身近に潜む闇バイト 県警が近大で防止啓発

SNSなどで特殊詐欺や強盗事件の実行犯を募る「闇バイト」による犯罪が全国で発生していることを受け、犯罪加担や被害を防ごうと県警は6月29日、和歌山県紀の川市西三谷の近畿大学和歌山キャンパスで講座を開いた。

生物理工学部の学生約70人が受講。「ダメ!闇バイト~自分を見失うな~」をテーマに、県警本部生活安全企画課犯罪抑止総合対策室の橋本敦彦警部補が特殊詐欺と闇バイトに関する基礎知識や実態、撲滅に必要なことなどを紹介した。

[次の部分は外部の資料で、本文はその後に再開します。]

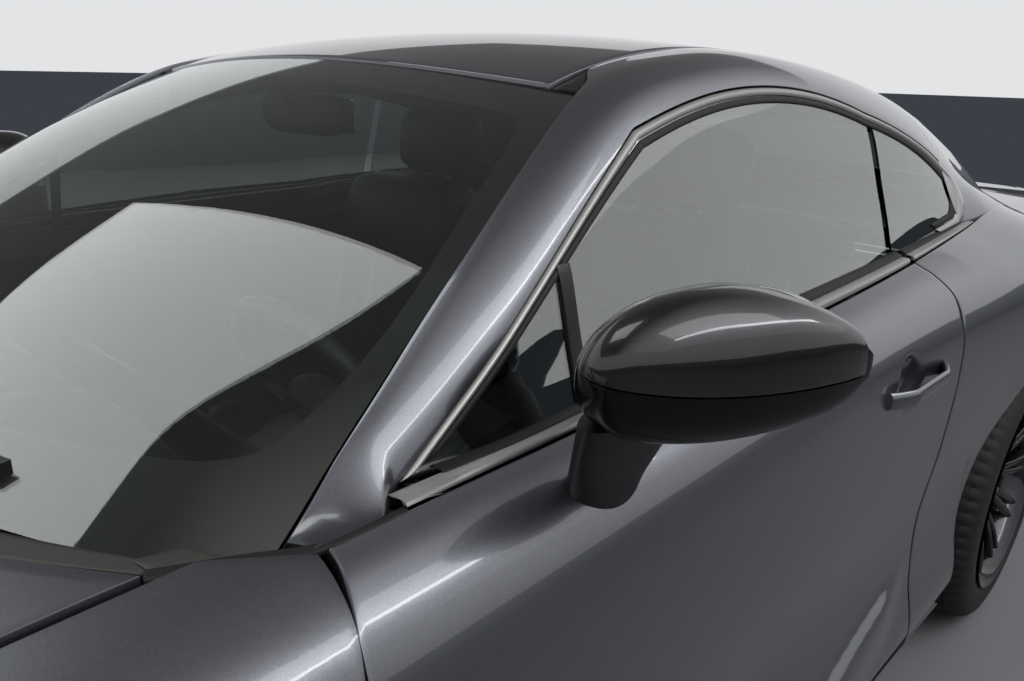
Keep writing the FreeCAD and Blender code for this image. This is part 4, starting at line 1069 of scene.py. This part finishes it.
# Door mirror: sections outboard along y, each with its rear and front x, then its low and high z
MIRROR_ROWS = (
    (846, 330, 388, 1026, 1072),
    (864, 300, 434, 1006, 1092),
    (900, 284, 459, 996, 1117),
    (940, 272, 444, 998, 1128),
    (980, 261, 402, 1006, 1121),
    (1010, 252, 348, 1018, 1107),
    (1030, 246, 290, 1034, 1088),
    (1037, 244, 256, 1050, 1074),
)
# Power of the housing's sections: 2 is an ellipse, and more is squarer
MIRROR_SQUARENESS = 2.5


def mirror_place(u, v, grow):
    """Point of the housing: u from inboard to outboard, v once round each section."""
    inboard, outboard = MIRROR_ROWS[0][0], MIRROR_ROWS[-1][0]
    y = inboard + (outboard - inboard) * u
    back, front, low, high = through(MIRROR_ROWS, y)
    a = v * math.tau
    c, s = math.cos(a), math.sin(a)
    power = 2 / (2 + (MIRROR_SQUARENESS - 2) * smooth_step(0.05, 0.5, u))
    x = (back + front) / 2 + ((front - back) / 2 + grow) * math.copysign(abs(c)**power, c)
    z = (low + high) / 2 + ((high - low) / 2 + grow) * math.copysign(abs(s)**power, s)
    return Vector((x, y, z))


def mirror_housing(grow):
    return tube(60, 96, lambda u, v: mirror_place(u, v, grow))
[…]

2月に県警特殊詐欺被害防止広報大使に任命された5人組ロックバンド「キュウソネコカミ」を起用した動画を放映。バンドメンバーが、知らない番号からの電話に出ないことなど特殊詐欺被害防止のポイントなどを呼びかけ、「電話でお金の話が出たら、県警の特殊詐欺被害防止専用フリーダイヤル、0120・508・878(これはわなや)に電話するように」などと注意喚起した。

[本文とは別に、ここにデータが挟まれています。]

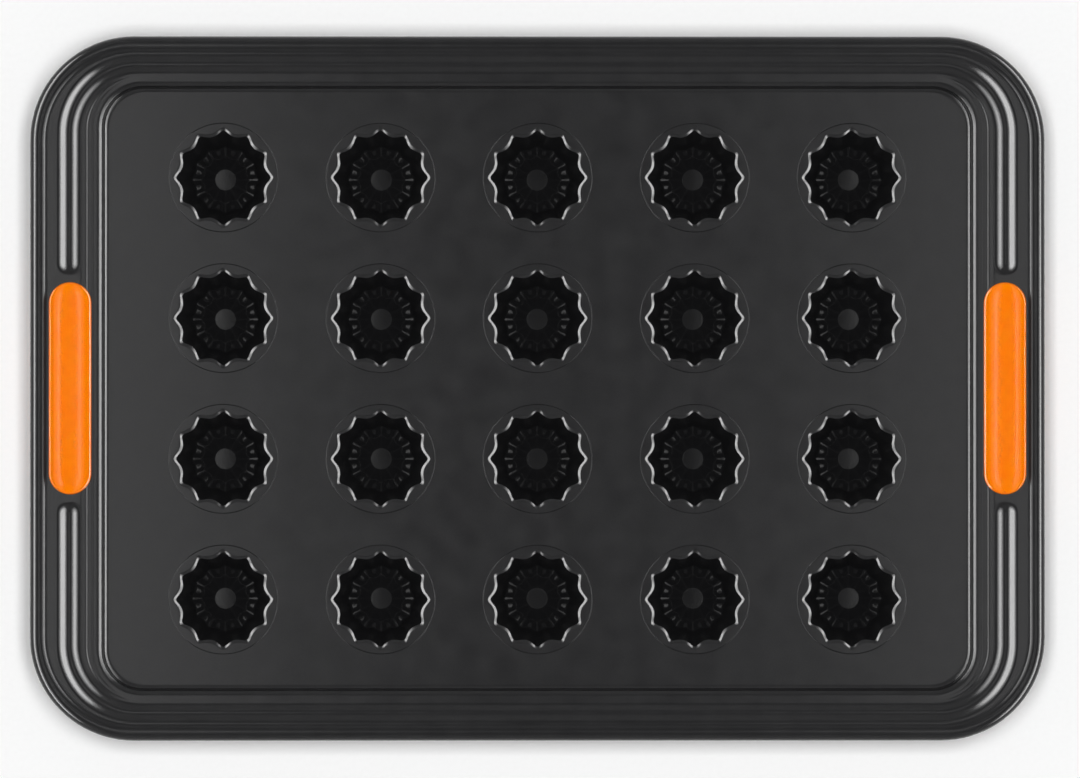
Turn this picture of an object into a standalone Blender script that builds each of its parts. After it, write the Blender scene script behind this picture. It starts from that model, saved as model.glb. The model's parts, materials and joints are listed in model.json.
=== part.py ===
"""Mini canele pan: a pressed steel tray with twenty fluted cups seamed into its deck.

The tray's edge is rolled round a steel wire, and a silicone grip is plugged into each short side.
X runs along the pan, Y across it, Z up. The cups stand on Z = 0 and the pan is centred on X and Y.
All lengths are in metres.
"""

import math

import bmesh
import bpy

# Sheet, fits and facets
SHEET = 0.0006
FIT_GAP = 0.0003
CUTTER_OVERRUN = 0.002

# Tray in plan
CUP_TO_END = 0.076
CUP_TO_SIDE = 0.05555
CORNER_RADIUS = 0.041
DECK_INSET_ENDS = 0.03035
DECK_INSET_SIDES = 0.02165
DECK_CORNER_RADIUS = 0.0145
DECK_MARGIN = 0.002

# Tray in section
FLANGE_RISE = 0.0055
STEP_SHOULDER_RUN = 0.0015
STEP_WALL_RUN = 0.0009
STEP_FOOT_RUN = 0.0011
STEP_BEVEL_SLOPE = 0.6
ROLL_RISE = 0.0011
WIRE_DIAMETER = 0.0048
BEAD_HEIGHT = 0.00185
BEAD_WIDTH_ENDS = 0.0094
BEAD_WIDTH_SIDES = 0.0080
BEAD_INSET_ENDS = 0.0153
BEAD_INSET_SIDES = 0.0110
BEAD_GAP_PAST_GRIP = 0.0026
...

また、県警職員とOBが制作、出演している闇バイトに手を染めた人の末路をドラマ仕立てで描いた「特殊詐欺ぶっとばす!~自分を見失うな~編」を流し、危険性を伝えた。

動画では、アルバイトを探している男性が簡単で高額な仕事と書かれた情報を見つけ連絡。仕事内容を聞くと「荷物を受け取り、指示された場所へ持っていくだけ。簡単でみんなやっている」と言われ、試しにやってみようと始めたところ、詐欺罪で逮捕され10年以下の懲役になった姿が描かれている。

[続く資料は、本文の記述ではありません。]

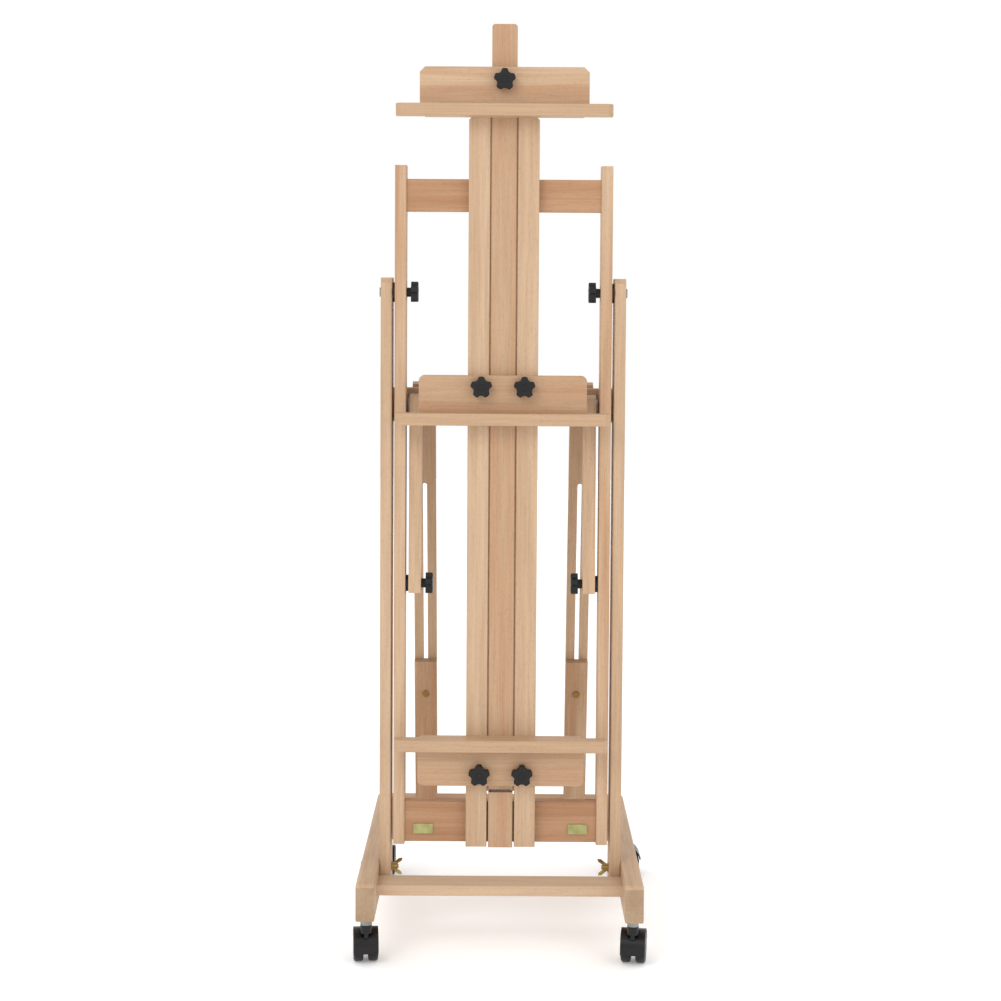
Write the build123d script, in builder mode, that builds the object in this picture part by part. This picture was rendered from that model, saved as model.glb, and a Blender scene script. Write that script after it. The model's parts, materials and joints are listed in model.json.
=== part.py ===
from build123d import *
import os
from math import atan2, cos, hypot, radians, sin, sqrt

os.makedirs("parts", exist_ok=True)

# Frame: millimetres, origin on the floor between the runners, 255 behind the front casters' stems,
# +X to the painter's right, +Y to the back, +Z up. The painter stands on the -Y side.

# Base: two runners on casters, joined by two flat cross bars
RUNNER_IN, RUNNER_OUT = 235, 270
RUNNER_FRONT, RUNNER_BACK = -290, 355
RUNNER_BOTTOM, RUNNER_TOP = 93, 163
BAR_TOP = 139.4
BAR_THICK = 20
BAR_WIDTH = 65
BAR_NEAR = 152
RUNNER_CHAMFER = 6
EASE_LARGE = 2
EASE = 1.5
EASE_SMALL = 1

# Casters: a fixed stem, a swivelling housing and a pair of wheels behind the stem
WHEEL_R = 30
WHEEL_WIDTH = 19
WHEEL_ROUND = 5
WEB_THICK = 8
WEB_GAP = 0.5
CASTER_TRAIL = 22
CASTER_X = 252.5
CASTER_Y = {-1: -255, 1: 320}
HOOD_R = 34
HOOD_THICK = 3
HOOD_WIDTH = 47
STEM_R = 5.5
STEM_TOP = 140
BOSS_R = 11
BOSS_TOP = 76
BOSS_LOW = 61
AXLE_R = 4
AXLE_INSET = 2
STEM_DEPTH = 12
STEM_BORE = 12.5
COLLAR_GAP = 1
HOOD_OPENING_TURN = 12
HOOD_OPENING_SHIFT = 8
WEB_OUTLINE = ((-8, 52), (-8, 72), (10, 72), (46, 52), (30, 20), (14, 20))
RUNNING = 0.05
CASTERS = {
    "front_left": (-1, -1, -6),
    "front_right": (1, -1, 8),
    "rear_left": (-1, 1, 180),
    "rear_right": (1, 1, 90),
}

# Uprights, hinged on bolts through the runners
UPRIGHT_IN = 213
UPRIGHT_FRONT, UPRIGHT_BACK = -146, -80
UPRIGHT_BOTTOM, UPRIGHT_TOP = 100, 1299
UPRIGHT_CHAMFER = 10
FOOT_PIVOT = (-113, 145)
BOLT_R = 4
RAIL_BOTTOM, RAIL_TOP = 1019, 1085
RAIL_THICK = 20

# Picture frame: two stiles, two rails and the mast, hung on the two top bolts
FRAME_PIVOT = (-127.5, 1271)
STILE_IN, STILE_OUT = 186, 208
STILE_FRONT, STILE_BACK = -150, -105
STILE_BOTTOM, STILE_TOP = 200, 1513
CROSS_FRONT, CROSS_BACK = -145, -125
TOP_CROSS = (1425, 1487)
LOW_CROSS = (204, 284)
STRIP_IN, STRIP_OUT = 26.5, 67
MAST_FRONT = -165
STRIP_TOP = 1604
STRIP_CHAMFER = 6
BAR_HALF = 24
TONGUE_HALF = 20
TONGUE_FRONT, TONGUE_BACK = -159, -152
GROOVE_PLAY = 0.5
BAR_BOTTOM, BAR_END = 313, 1778
BAR_CHAMFER = 4
SLIDE_GAP = 0.5
BLOCK_HALF = 23.5
BLOCK_FRONT = -169
BLOCK_TOP = 308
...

最後に「キュウソネコカミ」は「お金がないとか仕事がないとか、辛いこと、苦しいこといろいろうまくいかなくても犯罪者になることだけはやめましょう」とメッセージ。橋本警部補は「闇バイトは一度関わると抜けられない。詐欺だけでなく強盗の罪や、被害者への損害賠償も負うことになる。絶対に手を出さないで」と強く訴えた。

講座を受けた能登原生将(たかまさ)さん(19)は「最近ニュースでよく見るが、身近にあることなんだと思い、気をつけないといけないと思った」と話した。

同課では、若者を狙った特殊詐欺が県内で増加していることから、今後も撲滅に向けた活動を拡大していく。

動画は、県警公式のユー・チューブチャンネルで視聴可能。